_Provided material_.
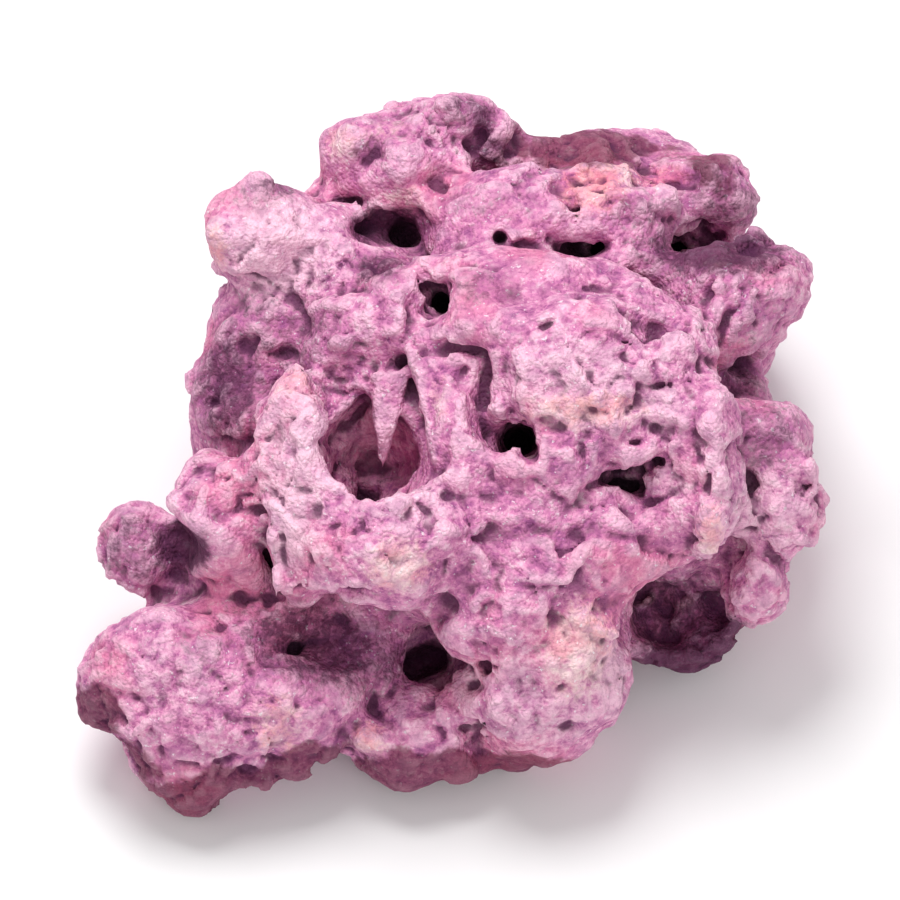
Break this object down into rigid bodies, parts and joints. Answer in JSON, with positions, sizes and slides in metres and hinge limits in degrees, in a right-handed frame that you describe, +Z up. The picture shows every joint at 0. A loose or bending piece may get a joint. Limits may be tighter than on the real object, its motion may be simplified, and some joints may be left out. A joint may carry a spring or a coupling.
{
  "type": "dry reef rock",
  "caption": "Loose piece of porous dry reef rock with rounded lobes, caves, tunnels and pits, purple and pink, resting on worn flat feet.",
  "frame": {"origin": "on the ground, under the middle of the rock's box", "axes": "+X to the right of the seen face, +Y to the back, +Z up; the seen face looks up and towards -Y"},
  "size_m": [0.25, 0.242, 0.138],
  "materials": {
    "reef_stone": "rough, dry and matt, purple to pink with paler tips"
  },
  "bodies": {
    "root": {"reef_rock": "reef_stone"}
  },
  "joints": []
}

_Directions_.
Output the listing above word for word.

_Output below_.
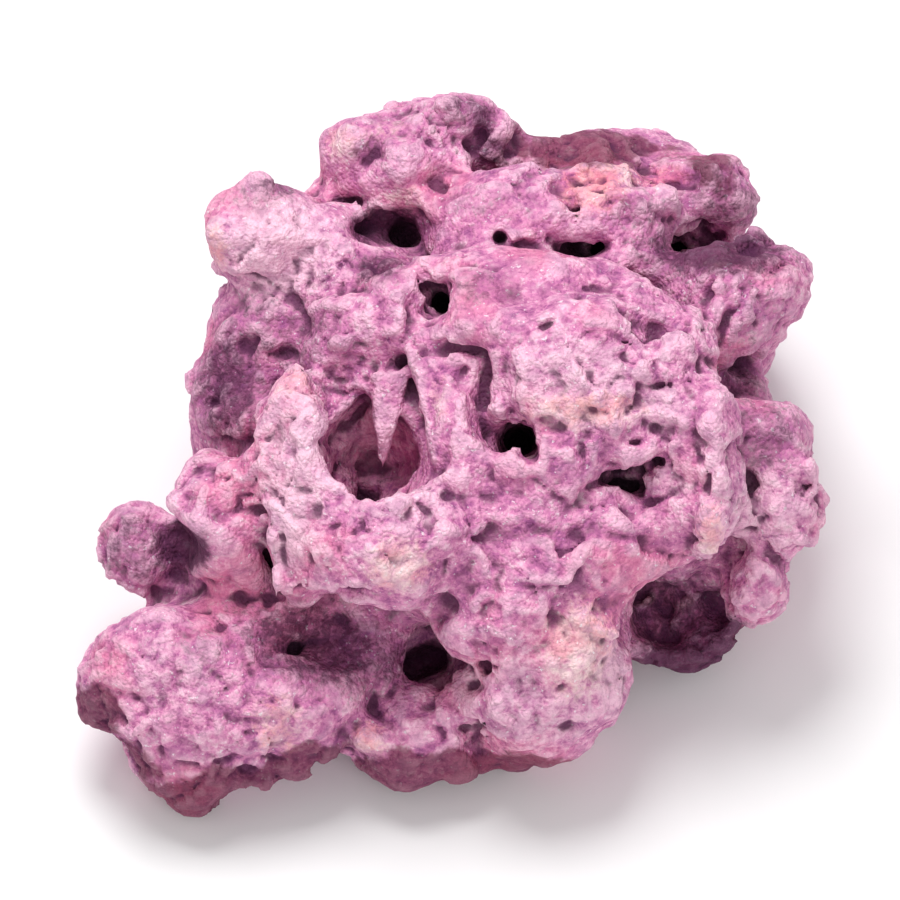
Break this object down into rigid bodies, parts and joints. Answer in JSON, with positions, sizes and slides in metres and hinge limits in degrees, in a right-handed frame that you describe, +Z up. The picture shows every joint at 0. A loose or bending piece may get a joint. Limits may be tighter than on the real object, its motion may be simplified, and some joints may be left out. A joint may carry a spring or a coupling.
{
  "type": "dry reef rock",
  "caption": "Loose piece of porous dry reef rock with rounded lobes, caves, tunnels and pits, purple and pink, resting on worn flat feet.",
  "frame": {"origin": "on the ground, under the middle of the rock's box", "axes": "+X to the right of the seen face, +Y to the back, +Z up; the seen face looks up and towards -Y"},
  "size_m": [0.25, 0.242, 0.138],
  "materials": {
    "reef_stone": "rough, dry and matt, purple to pink with paler tips"
  },
  "bodies": {
    "root": {"reef_rock": "reef_stone"}
  },
  "joints": []
}